I was freezing last night; my room has no heat! While I’m not adverse to cold, I woke up in the middle of the night with aching legs and cramp. Not good. Found some blankets after rummaging around in the back of the room, and maybe I will just have to sleep with all my clothes on.


Still haven’t washed. Thought I’d just throw that out there. But in this cold no-one smells much.


The sun is here to day, it’s stopped snowing, and now (midday) it’s suddenly +1.3C and counting. The light is pretty amazing; blue sky, and the bay looks freer of ice, apart from the huge floating icebergs.


I walk up the hill behind the house, try to draw but lying on the granite rocks looking at blue icebergs I fall asleep in the warmth of the sun.



When I wake I start to climb to the furthest cairn (not sure what the Greenland equivalent word is). On route I pass the town ‘dump’ of old broken furniture, rusting machinery, broken glass, tin cans etc., lying half buried in the snow.

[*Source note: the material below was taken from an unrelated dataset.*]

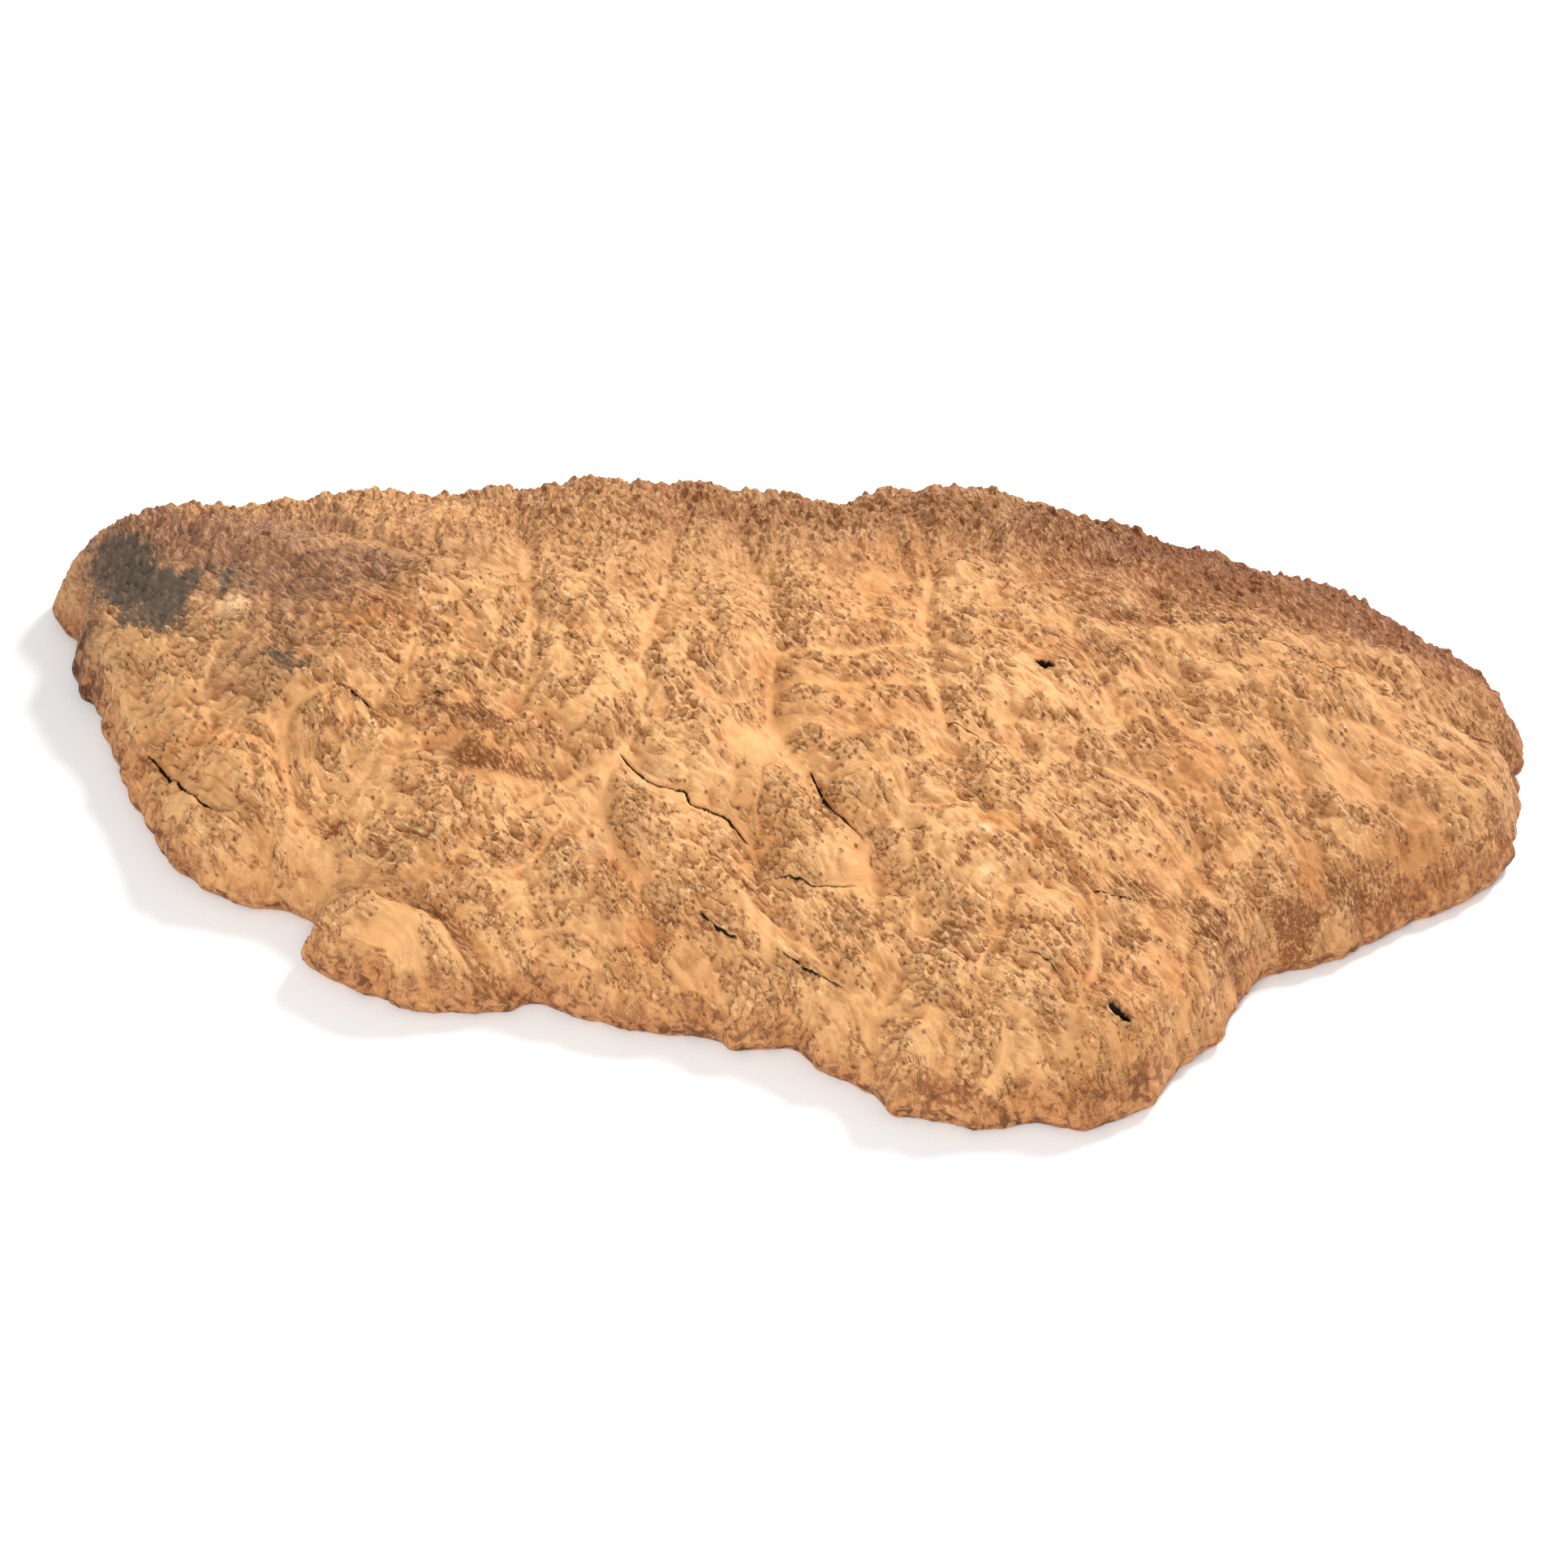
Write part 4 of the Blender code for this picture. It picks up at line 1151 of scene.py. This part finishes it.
def sawn_face():
    ring = FINAL[-ROUND:, :2].astype(float)
    inner = lattice(0.010)
    inner = inner[is_inside(inner, ring)]
    inner = inner[nearest_spot(inner, ring, 0.012) > 0.006]
    plan = np.vstack([ring, inner])
    loop = [(k, (k + 1) % ROUND) for k in range(ROUND)]
    placed, _edges, faces, *_rest = geometry.delaunay_2d_cdt([tuple(p) for p in plan], loop, [], 1, 1e-9)
    points = np.array([(*p, 0.0) for p in placed])
    faces = wound_outward(points, np.array(faces), False)
    data = mesh_from("sawn_face", points, faces)
    data.polygons.foreach_set("use_smooth", np.zeros(len(faces), bool))
    data.materials.append(SAWN_WOOD)
    return in_scene("sawn_face", data)


pieces.append(sawn_face())
total = sum(len(piece.data.polygons) for piece in pieces)
print(len(pieces), "pieces,", total, "triangles")

# %% [markdown]
# ## The finish
# Bare dry wood has no varnish, so nearly no shine. First come the helpers that both woods use: one for
# colours, a few for nodes, and a node group for the streaks and the fuzz of grain.

# %% Colours and shader helpers
WOOD_TONE = 0.89


def srgb(r, g, b):
    """A wood colour given as it looks in the light of this room, 0 to 255, as the renderer wants it."""
    return tuple(WOOD_TONE * ((v / 255 + 0.055) / 1.055) ** 2.4 for v in (r, g, b)) + (1.0,)


def mixed(tree, amount, one, two, blend="MIX"):
    node = tree.nodes.new("ShaderNodeMix")
    node.data_type = "RGBA"
    node.blend_type = blend
    feed(tree, node.inputs[0], amount)
    feed(tree, node.inputs[6], one)
    feed(tree, node.inputs[7], two)
    return node.outputs[2]


def remap(tree, value, start, end, low_value=0.0, high_value=1.0):
    node = tree.nodes.new("ShaderNodeMapRange")
    node.interpolation_type = "SMOOTHSTEP"
    for socket, number in zip(node.inputs, (value, start, end, low_value, high_value)):
        feed(tree, socket, number)
    return node.outputs[0]


def noise(tree, vector, scale, detail=3.0, rough=0.55, distortion=0.0):
    node = tree.nodes.new("ShaderNodeTexNoise")
    feed(tree, node.inputs["Vector"], vector)
    node.inputs["Scale"].default_value = scale
    node.inputs["Detail"].default_value = detail
    node.inputs["Roughness"].default_value = rough
    node.inputs["Distortion"].default_value = distortion
    return node.outputs[0]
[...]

What happens to all this stuff? Does it just get left to rot or is it removed in the summer months, or just burned? These are the challenges of living in a place only accessible by snow mobile or dog sled or by boat and of course when weather and ice permits.


There are a mass of strange black objects sticking out of the snow; could they be black flowers? As I draw closer I realise that they are definitely not flora, but frozen black plastic bags, part buried in the snow and used for another purpose far from a decorative one. (Not sure that any of you are ready to know this. I will just say that I will certainly be leaving some of me behind in Greenland). I move on – in all ways.

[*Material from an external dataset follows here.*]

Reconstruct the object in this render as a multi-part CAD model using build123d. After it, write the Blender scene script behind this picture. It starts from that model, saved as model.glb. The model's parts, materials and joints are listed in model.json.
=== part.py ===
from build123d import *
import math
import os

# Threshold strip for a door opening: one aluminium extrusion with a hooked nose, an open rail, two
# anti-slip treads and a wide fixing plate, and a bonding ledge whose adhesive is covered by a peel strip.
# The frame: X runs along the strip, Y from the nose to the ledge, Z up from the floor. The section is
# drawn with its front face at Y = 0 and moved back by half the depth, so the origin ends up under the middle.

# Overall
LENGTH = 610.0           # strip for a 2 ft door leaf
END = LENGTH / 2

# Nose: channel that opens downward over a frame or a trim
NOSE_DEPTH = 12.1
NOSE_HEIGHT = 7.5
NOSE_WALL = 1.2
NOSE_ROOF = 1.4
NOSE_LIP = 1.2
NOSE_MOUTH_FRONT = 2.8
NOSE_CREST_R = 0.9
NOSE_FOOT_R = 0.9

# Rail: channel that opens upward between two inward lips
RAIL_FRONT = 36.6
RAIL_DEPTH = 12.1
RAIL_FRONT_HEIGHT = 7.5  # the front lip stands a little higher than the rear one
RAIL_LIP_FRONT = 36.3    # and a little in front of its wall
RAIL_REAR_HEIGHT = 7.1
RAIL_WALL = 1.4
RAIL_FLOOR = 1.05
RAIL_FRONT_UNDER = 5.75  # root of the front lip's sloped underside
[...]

The snow is pretty deep so there are a few ‘up to the thigh’ moments. From the top there’s a view across to the far hills/mountains.

Not sure if they are actually mountains, but they look pretty high from here. Geologists classify a mountain as a landform rising at least 1,000 feet (300 meters) or more above its surrounding area. Looking on the map, most of the hills surrounding Oqatsuut don’t qualify; the largest mountain over that way is 684 metres high, but maybe it can’t be seen from up here, and there’s a slightly nearer one that’s 425m. I look down at the narrow opening of blue water that’s now free of ice between Oqaatsut and the island Oequertaq; it’s where the supply boats arrive, and fishermen deliver their catch of halibut to the fish factory. I wander about and watch tiny people wandering about on the ice below me, before ploughing through the snow back to the house. There’s a moment that I suddenly feels a chill in the air arrive, and you know it’s time for a hot drink and warmth.


Thought I’d show you the water collecting facilities and method for the place.

Here’s the water tank and the containers ready to be fill, and the sled for dragging them back up to the house – fortunately it’s not too far to go. (I’ve been corrected by Andreas – the water we collect from here comes from the sea, hence the desalination plant. So sadly I’m not drinking ancient icebergs which are always fresh water; some people collect chunks of ice and melt to use to drink).


Sunday 10th -4°C morning

Another day of sun… and my room was warm last night for the first time since I’ve slept here!!! Roswitha helped me drag a oil filled heater up the stairs (for stairs read ladder), and it’s now so warm I’ve had to turn it down, or maybe I’ve just gotten used to the cold.

As I eat breakfast the Greenlandic flag being raised by the priest on the building next to ours, who then rings the bell summoning people to the Easter service, once to remind them that it’s Sunday and there’s going to be service, the second time I assume is to say the service is about to begin real soon, and the third time to say ‘get here now!’



I watch from the window as a few people slowly make their way to the building. It would be interesting to go but I don’t want to feel like a voyeur. The building is multi-functional and acts as a school, a social space for kick-box, and as a chapel. The priest has several jobs as well, not sure he does kick boxing though.


The temperature has risen to +10°C; positively balmy. I install two more solargraphic cameras on the other side of town before running out of cable ties. I hope Andreas is bringing more. One is pointing at the old missionary house that no-one want anything to do with, and the other one angled looking though the town to the sea.




The dog sled is off out going out again; I’m alerted by a lot of excitable barking before they set off. The left-behinds look sadly on as their companions disappear across the frozen bay.

I walk across the ice, following the mass of tracks left by the sleds and snow-mobiles – if it can hold them it can hold me.

As I walk I imagine the sea moving below me under the meter deep layer of ice and snow and wonder what’s swimming underneath me as I walk. It’s heavy going walking in thick churned-up slushy snow, that’s already beginning to melt in places so I can see the ice. I get about three quarters of the way across before I meet the dog sled coming back, then give up and return to land. I cheekily take a photo of them - they must get fed up of the tourists doing this, so I feel a bit guilty.


Later in the evening I walk over to the other bay with its floating icebergs and flocks of birds fringing the ice edges, and watch the evening light slowing changing, with flashes of turquoise ice on the horizon and bruised pink sky.



Looking out of my window tonight there are flashing lights in the dark on the hill and a fainter line of lights that seem to be on the track between Oqaatsut and Ilullisat; I’ve not noticed them before and they’re not getting any nearer; the dogs are barking like crazy, so wonder if something’s happening out there.


Addendum: the lights are from work at the new international airport that’s being constructed and to do so they have to flatten a large hill by blasting the granite rock. It’s taking some time to be accomplished. Will Ilulissat become to new 'go-to' destination?